The best thing about this book is it describes, in detail, one whole methodology for setting up a reasonable system for storing, naming, cataloging, backing-up, rating, and organizing photos. I would much rather a book that describes one method, rather than trying to describe every possible methods and the tradeoffs of each. Krogh describes how he does it, why he did it that way, and what the advantages an disadvantages were. You may object to some of his choices- (I am not a fan of digital negatives), but opinions are like you know what...everybody has one.

If you use the same software that Krough uses, you will be very satisfied with his book. If you use others (Photoshop downrevs, ACDSEE, etc), I can see the book being a bit of a disappointment. However, since I use the same tools (and these probably cost close to $1000 to duplicate), the price of the book was easily made up in just a couple of the hints.

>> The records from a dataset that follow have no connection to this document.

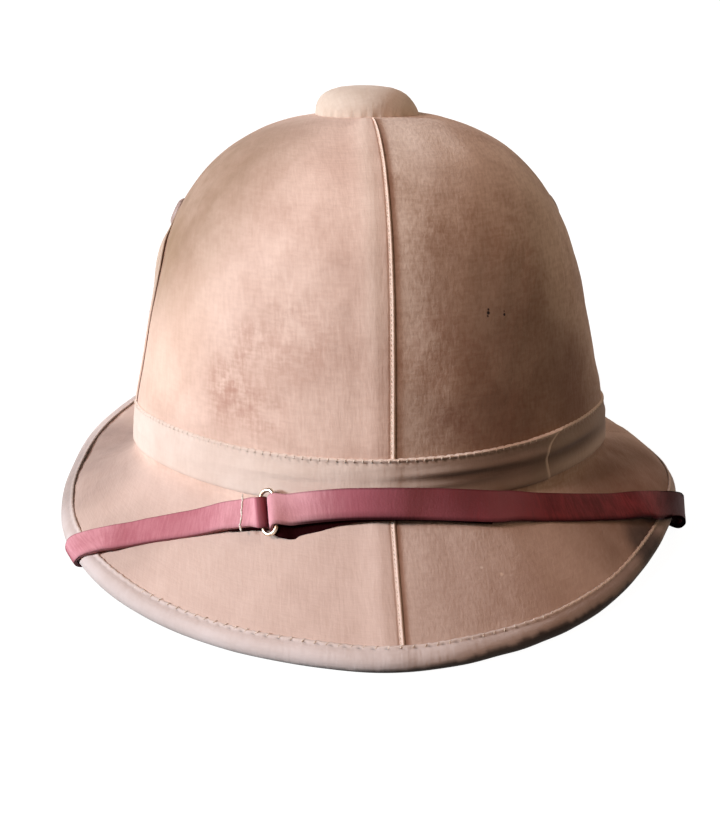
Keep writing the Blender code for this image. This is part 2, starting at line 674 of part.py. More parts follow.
def under_point(azimuth, station):
    """Middle of the hidden strap's wall at a place inside the brim or crown."""
    depth = CLOTH_WALL + LAYER_GAP + SHELL_WALL + STRAP_GAP + STRAP_WALL / 2.0
    binding = CLOTH_WALL + FIT_GAP + UNDER_EASE
    ease = np.interp(station, (2.0, 2.4, 2.55, 2.8), (0.45, 0.35, 0.3, binding + 0.2))
    return layer_point(azimuth, station, -(depth + ease))


def run_under(rows):
    """Strap sections of the hidden stretch inside the brim and crown."""
    azimuth, station = under_path(rows)
    spread = np.degrees(STRAP_WIDTH / 2.0 / level_radius(azimuth, station))
    ends = []
    for sign in (1.0, -1.0):
        a = azimuth + sign * spread
        ends.append((under_point(a, station), -surface_normal(a, station)))
    return strap_sections(ends[0][0], ends[1][0], ends[0][1], ends[1][1])


def ring_frame():
    """Middle of the slide ring with its along, across and outward directions."""
    seat, face = strap_seat(np.array([RING_AZIMUTH - 1.0, RING_AZIMUTH, RING_AZIMUTH + 1.0]))
    along = seat[2] - seat[0]
    along /= np.linalg.norm(along)
    face = face[1] - along * float(face[1] @ along)
    face /= np.linalg.norm(face)
    level = STRAP_GAP * 2.0 + STRAP_WALL + RING_WIRE / 2.0 + RING_EASE
    return seat[1] + face * level, along, np.cross(face, along), face


def loop_round_bar(side):
    """Strap sections round one ring bar, from behind it to in front of it."""
    middle, along, across, face = ring_frame()
    bar = middle + along * side * RING_BARS / 2.0
    radius = RING_WIRE / 2.0 + STRAP_GAP + STRAP_WALL / 2.0
    turn = np.radians(np.linspace(-90.0, 90.0, 7))[:, None]
    facing = face * np.sin(turn) - along * side * np.cos(turn)
    centre = bar + facing * radius
    half = across * side * STRAP_WIDTH / 2.0
    return strap_sections(centre + half, centre - half, facing, facing)


def build_strap(name, heading, rear, front, landing, wrap, under):
    """One strap piece: rear layer, round the ring bar, front layer, edge, hidden end."""
    points, faces = tube(np.concatenate((
        run_over_front(rear, heading, -1.0),
        loop_round_bar(heading),
        run_over_front(front, heading),
        run_on_brim(landing),
        wrap_edge(wrap),
        run_under(under),
    )), False)
    return finish(name, "strap_leather", points, faces, (0.42, 0.13, 0.15), 0.55)


def build_ring():
    """Wire ring that joins the two strap pieces."""
    middle, along, across, face = ring_frame()
    corner = RING_CORNER
    half_w, half_t = RING_BARS / 2.0, RING_TALL / 2.0
    spots = []
    for cx, cy, start in ((1, 1, 0.0), (-1, 1, 90.0), (-1, -1, 180.0), (1, -1, 270.0)):
        for turn in (0.0, 30.0, 60.0, 90.0):
            t = math.radians(start + turn)
            spots.append((cx * (half_w - corner) + corner * math.cos(t),
                          cy * (half_t - corner) + corner * math.sin(t), t))
    sections = []
    for x, y, t in spots:
        out = along * math.cos(t) + across * math.sin(t)
        centre = middle + along * x + across * y
        sections.append([
            centre + (out * math.cos(v) + face * math.sin(v)) * RING_WIRE / 2.0
            for v in np.radians(np.arange(8) * 45.0)])
    points, faces = tube(sections, True)
    return finish("strap_ring", "ring_brass", points, faces, (0.76, 0.62, 0.40), 0.35, 1.0)


def build_rivet(name, rows):
    """Plain flat rivet head through the hidden end of a strap piece."""
    azimuth, station = under_path(rows)
    middle = under_point(azimuth[-3:-2], station[-3:-2])[0]
    face = -surface_normal(azimuth[-3:-2], station[-3:-2])[0]
    across = np.cross([0.0, 0.0, 1.0], face)
    across /= np.linalg.norm(across)
    up = np.cross(face, across)
    low = STRAP_WALL / 2.0 + RIVET_GAP
    sections = []
    for height in (low, low + RIVET_WALL):
        sections.append([
            middle + face * height
            + (across * math.cos(v) + up * math.sin(v)) * RIVET_RADIUS
            for v in np.radians(np.arange(RIVET_STEPS) * 360.0 / RIVET_STEPS)])
    points, faces = tube(sections, False)
    return finish(name, "rivet_brass", points, faces, (0.62, 0.50, 0.32), 0.4, 1.0)


def main():
    """Build every piece of the helmet."""
    for item in list(bpy.data.objects):
        bpy.data.objects.remove(item, do_unlink=True)
    front, right, back, left = SEAMS
    build_shell()
    build_cover("cover_front_left", left, front, "under", "over")
    build_cover("cover_front_right", front, right, "under", "under")
    build_cover("cover_rear_right", right, back, "over", "under")
    build_cover("cover_rear_left", back - 360.0, left, "over", "over")
    build_band()
    build_binding()
    build_button()
    build_vent("vent_left", -1.0)
    build_vent("vent_right", 1.0)
    build_strap("chin_strap_short", -1.0, SHORT_REAR, SHORT_FRONT, LEFT_LANDING, LEFT_WRAP,
                LEFT_UNDER)
    build_strap("chin_strap_long", 1.0, LONG_REAR, LONG_FRONT, RIGHT_LANDING, RIGHT_WRAP,
                RIGHT_UNDER)
    build_ring()
    build_rivet("strap_rivet_left", LEFT_UNDER)
    build_rivet("strap_rivet_right", RIGHT_UNDER)


main()
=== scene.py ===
"""Looks of a cloth-covered pith sun helmet with a leather chin strap over the front brim.

Lengths are in millimetres and angles in degrees; placed() turns points to metres. The front
of the helmet faces -Y, and "left" and "right" are as seen from the front: left is -X.
"""
import logging
import math
from collections.abc import Callable, Sequence
from dataclasses import dataclass, field
from enum import Enum
from functools import cache, partial

import bpy
import numpy as np
from mathutils import Matrix


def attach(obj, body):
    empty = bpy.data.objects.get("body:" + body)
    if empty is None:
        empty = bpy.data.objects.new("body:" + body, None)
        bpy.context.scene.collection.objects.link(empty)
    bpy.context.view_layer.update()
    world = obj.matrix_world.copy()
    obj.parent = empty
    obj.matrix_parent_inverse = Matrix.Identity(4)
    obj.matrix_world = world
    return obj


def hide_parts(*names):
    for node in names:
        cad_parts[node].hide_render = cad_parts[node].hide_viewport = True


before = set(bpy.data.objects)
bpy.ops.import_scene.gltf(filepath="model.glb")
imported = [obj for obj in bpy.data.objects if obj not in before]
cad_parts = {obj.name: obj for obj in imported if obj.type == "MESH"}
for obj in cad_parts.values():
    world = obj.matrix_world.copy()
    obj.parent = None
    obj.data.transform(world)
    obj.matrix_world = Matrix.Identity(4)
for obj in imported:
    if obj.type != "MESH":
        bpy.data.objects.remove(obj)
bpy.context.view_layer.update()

LOG = logging.getLogger("helmet")
MM = 0.001
BODY = "root"
CLOTH_MAP = "cloth"       # name of the UV map that holds places on the flat cloth, in mm
COLOURS = {"data_type": "RGBA"}                      # what a Mix node works on
SMOOTH = {"interpolation_type": "SMOOTHSTEP"}        # how a Map Range node eases
WAVES = 9                 # waves that add up to a random swell
RIM_ANGLE = 50.0          # sharper edges than this are rounded

Array = np.ndarray
Rows = tuple[tuple[float, ...], ...]     # a table of numbers
Piece = bpy.types.Object
Socket = bpy.types.NodeSocket
NodeMaker = Callable[..., Socket]        # add_node for one material


# ---- the form that every piece lies on ----


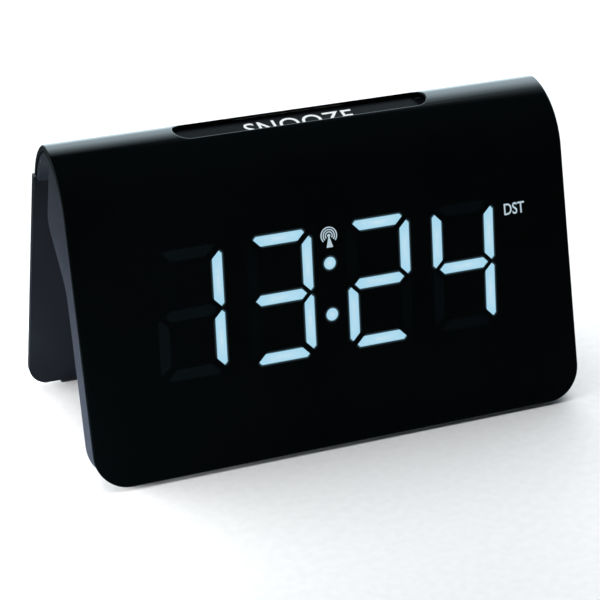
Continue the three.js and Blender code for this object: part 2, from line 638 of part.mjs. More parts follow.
function snooze() {
  const length = SNOOZE_LENGTH - 2 * KEY_CLEARANCE;
  const depth = SNOOZE_DEPTH - 2 * KEY_CLEARANCE;
  const rearTop = crownHeight(0, SNOOZE_MIDDLE + SNOOZE_DEPTH / 2) - SNOOZE_SINK;
  const bar = prism(overSnooze, stadium(length, depth), [FLANGE_BOTTOM, crownTop + 2]);
  const flange = prism(
    overSnooze,
    stadium(SNOOZE_LENGTH + 2 * FLANGE, SNOOZE_DEPTH + 2 * FLANGE),
    [FLANGE_BOTTOM, FLANGE_BOTTOM + FLANGE_THICKNESS],
  );
  const slope = rad(SNOOZE_TILT);
  const face = frame(SNOOZE_MIDDLE + depth / 2, rearTop, -Math.sin(slope), Math.cos(slope));
  const above = box(face, [-half, half], [-30, 5], [0, 20]);
  add("snooze_bar", joined([without(bar, [above]), flange]), "key");
  const rear = WELL_REAR - WELL_WALL - 0.4;
  const boardUp = [SNOOZE_BOARD_BOTTOM, SNOOZE_BOARD_TOP];
  add("snooze_board", box(level, [-30, 30], [flangeFront, rear], boardUp), "board");
  const stemTop = FLANGE_BOTTOM - SNOOZE_TRAVEL - GAP;
  for (const [name, x] of [["left", -20], ["right", 20]]) {
    const y = [SNOOZE_MIDDLE - 3, SNOOZE_MIDDLE + 3];
    const body = box(level, [x - 3, x + 3], y, [SNOOZE_BOARD_TOP + GAP, stemTop - 0.6]);
    const stem = cylinder(level, x, SNOOZE_MIDDLE, 1.6, [stemTop - 0.8, stemTop], 12);
    add(`snooze_switch_${name}`, joined([body, stem]), "chip");
  }
}

// ---- Display ------------------------------------------------------------

// One six-sided segment, sheared with the digit's slant.
function segmentShape(x, up, length, upright, grow) {
  const tip = length / 2 + grow;
  const side = SEGMENT_THICKNESS / 2 + grow;
  const upper = [[-tip, 0], [-tip + side, side], [tip - side, side]];
  const lower = [[tip, 0], [tip - side, -side], [-tip + side, -side]];
  const outline = [...upper, ...lower];
  const shear = Math.tan(rad(DIGIT_SLANT));
  return polygon(
    outline.map(([u, v]) => {
      const [across, along] = upright ? [-v, u] : [u, v];
      return [x + across + (up + along - DIGIT_MIDDLE) * shear, up + along];
    }),
  );
}

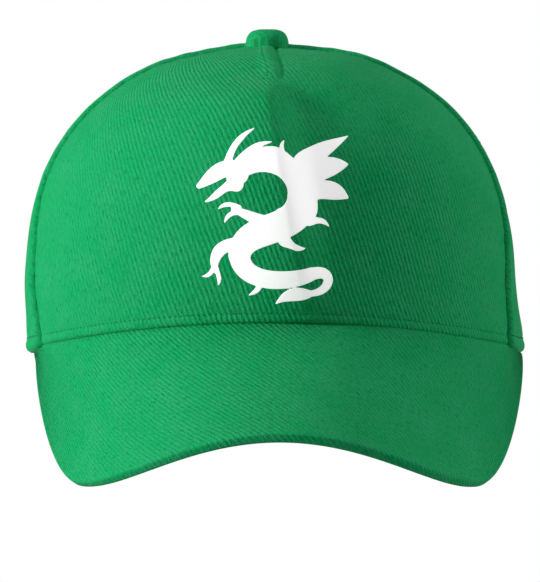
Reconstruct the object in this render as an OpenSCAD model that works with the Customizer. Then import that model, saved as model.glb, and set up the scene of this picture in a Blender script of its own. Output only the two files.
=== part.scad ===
// Five-panel cap with a curved visor and a hook-and-loop strap, in mm.
// +Z is up, the visor points to -Y, and +X is the viewer's right when the cap is seen from the front.
// The origin is the middle of the head opening, level with the rim at the sides.
// Angles round the crown start at the front (0), grow towards +X and reach 180 at the back.

/* [Crown] */
// Half of the crown's width at the rim
half_width = 88; // [78:1:98]
// Half of the crown's length, front to back, at the rim
half_length = 100; // [90:1:112]
// Height of the crown above the rim at the sides
crown_height = 109.5; // [95:0.5:120]
// How far the rim rises at the middle of the front
front_rise = 18.5; // [12:0.5:24]
// Thickness of the brushed cotton twill
cloth = 0.9; // [0.7:0.1:1.1]
// Thickness of the stiff lining behind the front panel
backing = 0.7; // [0.5:0.1:0.9]
// Angle of the front panel's side seams at the rim
front_seam = 67; // [62:1:70]
// Angle of the seams between the side and back panels at the rim
back_seam = 122; // [116:1:126]

/* [Visor] */
// How far forward the visor's edge reaches from the origin
visor_reach = 165; // [155:1:175]
// How far the visor's free edge sits to the right of the crown's middle
visor_sway = 1.4; // [0:0.1:2]
// Thickness of the visor's stiff board
board = 1.7; // [1.4:0.1:2]
// Thickness of each cloth cover on the board
visor_cloth = 0.8; // [0.6:0.1:0.9]

/* [Inside] */
// Height of the sweatband
band_height = 32; // [26:1:34]
// Thickness of the sweatband
band_thickness = 1.4; // [1:0.1:1.6]
// Width of the tapes over the seams
tape_width = 15; // [10:1:17]

/* [Back] */
// Half of the back opening's angle
opening_angle = 29; // [25:1:31]
// Height of the back opening
opening_height = 48; // [42:1:54]
// Height of the closing strap
strap_height = 22; // [18:1:24]
// Thickness of the closing strap
strap_thickness = 1.2; // [1:0.1:1.3]

/* [Top] */
// Diameter of the covered button
button_diameter = 15.4; // [13:0.2:17]
// Height of the covered button above the crown
button_height = 5.4; // [4.4:0.2:6.4]
// Inner radius of the eyelets
eyelet_radius = 2; // [1.6:0.1:2.4]
// Height of the eyelets above the rim
eyelet_level = 76; // [70:1:82]

/* [Hidden] */
$fn = 48;
gap = 0.1;
rise_end = 107;
seam_gap = 0.15;
apex_gap = 0.005;
side_power = [2.2, 3.1];
front_power = [2.3, 3.2];
back_power = [2.1, 2.6];
backing_out = -cloth - gap;
tape_out = backing_out - backing - 0.35;
tape_thickness = 0.5;
band_out = -3.9;
strap_out = -1.9;
flap_out = 0.9;
strap_low = 4;
visor_half_angle = 77;
visor_drop = 0.6;
visor_tuck = 3.6;
visor_thickness = board + 2 * visor_cloth + 2 * gap;
film = 0.3;
pole = crown_height;

// ---- small vector helpers ----

function unit(v) = v / norm(v);
function mix(a, b, k) = a + (b - a) * k;

// ---- the crown's outer surface ----

// Height of the rim, which arches over the forehead.
function rim_z(t) =
    abs(t) < rise_end ? front_rise * (0.5 + 0.5 * cos(t * 180 / rise_end)) : 0;

// The profile's powers, blended from the sides to the front and the back.
function powers(t) =
    side_power
    + (front_power - side_power) * pow(max(cos(t), 0), 2)
    + (back_power - side_power) * pow(max(-cos(t), 0), 2);

// A point at angle t and at v of the way from the rim (0) to the top (1).
function crown_point(t, v) =
    let (
        lift = 90 * pow(min(max(v, 0), 1), 1.6),
        p = powers(t),
        r = pow(max(cos(lift), 0), 2 / p[0]),
        h = pow(max(sin(lift), 0), 2 / p[1]),
        z0 = rim_z(t)
    )
    [half_width * sin(t) * r, -half_length * cos(t) * r, z0 + (pole - z0) * h];

function crown_normal(t, v) =
    let (
        vv = max(v, 0.01),
        round_it = crown_point(t + 0.5, vv) - crown_point(t - 0.5, vv),
        up_it = crown_point(t, min(vv + 0.01, 0.999)) - crown_point(t, vv - 0.01)
    )
    unit(cross(round_it, up_it));

// The same point moved along the surface's normal; positive is outwards.
function crown_at(t, v, out) = crown_point(t, v) + out * crown_normal(t, v);

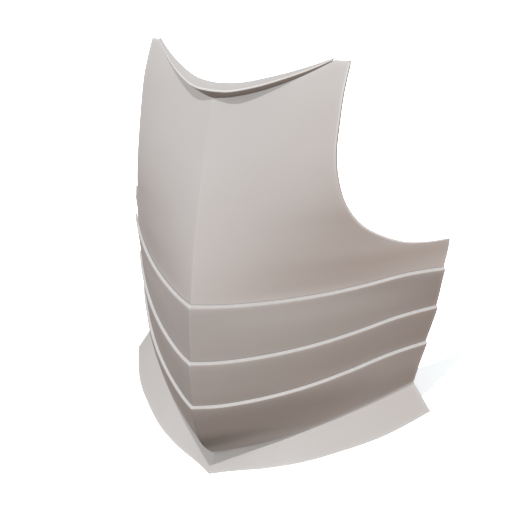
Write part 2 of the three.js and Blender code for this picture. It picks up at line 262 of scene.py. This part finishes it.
def body_point(x, z, out):
    """A point at a distance out from the body surface, along its normal."""
    x, z, out = np.broadcast_arrays(*(np.asarray(a, float) for a in (x, z, out)))
    level = level_of(z)
    s, straight = np.abs(x) / HALF_WIDTH, straight_at(level)
    steepness = BODY_DEPTH / HALF_WIDTH * wrap_at(level)
    across = np.sign(x) * steepness * (straight + 3 * (1 - straight) * s**2)
    across = np.where(x == 0, steepness * straight, across)
    above, below = body_surface(x, z + SLOPE_HALF_STEP), body_surface(x, z - SLOPE_HALF_STEP)
    along = (above - below) / (2 * SLOPE_HALF_STEP)
    wide = np.sqrt(1 + across**2 + along**2)
    # Next to the ridge the point slides along its face, so that the two faces keep their mitre.
    slide = np.clip(np.abs(x) / MITRE_ZONE, 0, 1)
    slide = slide * slide * (3 - 2 * slide)
    share = slide * out / wide
    return np.stack([x + share * across,
                     body_surface(x, z) - share - (1 - slide) * out * wide,
                     z + share * along], -1)


def plate_row(x, z, out):
    """A row of points on the outside of a plate, and the row behind it on the inside."""
    return body_point(x, z, out), body_point(x, z, out - PLATE)


def seam(i, u):
    """Height of the seam above lame i. The last one is the skirt's, which has no dip."""
    u = np.abs(u)
    dip = SEAM_DIP if i < len(LAMES) else 0
    return (ridge_levels[i] + (side_levels[i] - ridge_levels[i]) * seam_rise_at(u)
            + dip * seam_dip_at(u))


def lame_out(i, u, z):
    """How far a lame stands out, from a full lap at its top to nothing at its bottom."""
    top, bottom = seam(i, u), seam(i + 1, u)
    return LAP_STEP * (z - bottom) / (top - bottom)


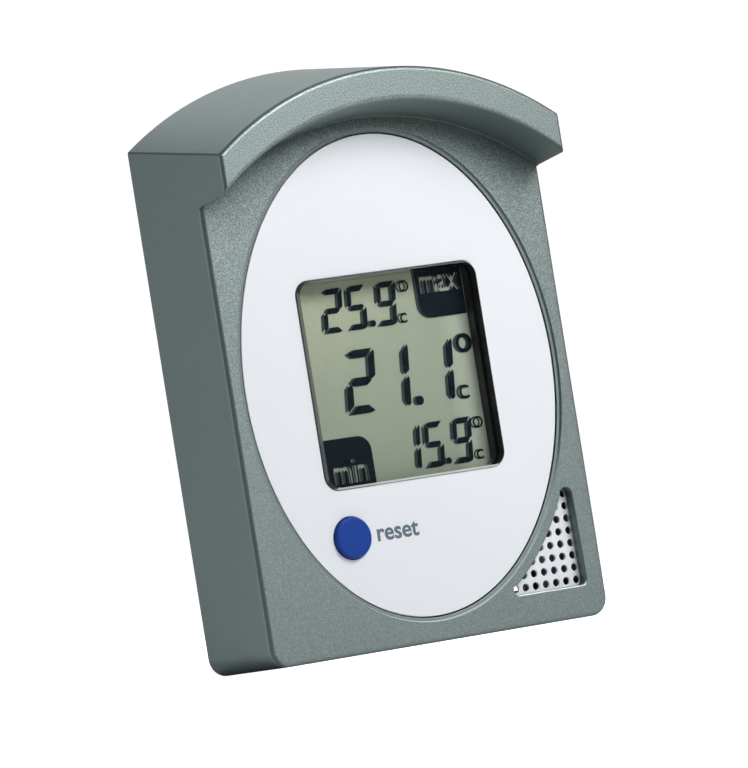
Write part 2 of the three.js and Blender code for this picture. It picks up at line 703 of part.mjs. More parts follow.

I do have one complaint. The interface between CS2 and iVIEW is clunky in that it doesn't point to the same metadata for some fields- specifically the star rankings. Krogh suggests a number of work-arounds, none of which I really liked. None of that is Krogh's fault- Microsoft and Adobe need to have a meeting. However the one thing that really annoyed me was that Krogh offered one script to address the problem, which is offered on his website for a fee- don't remember the exact amount- $20 seems to ring a bell.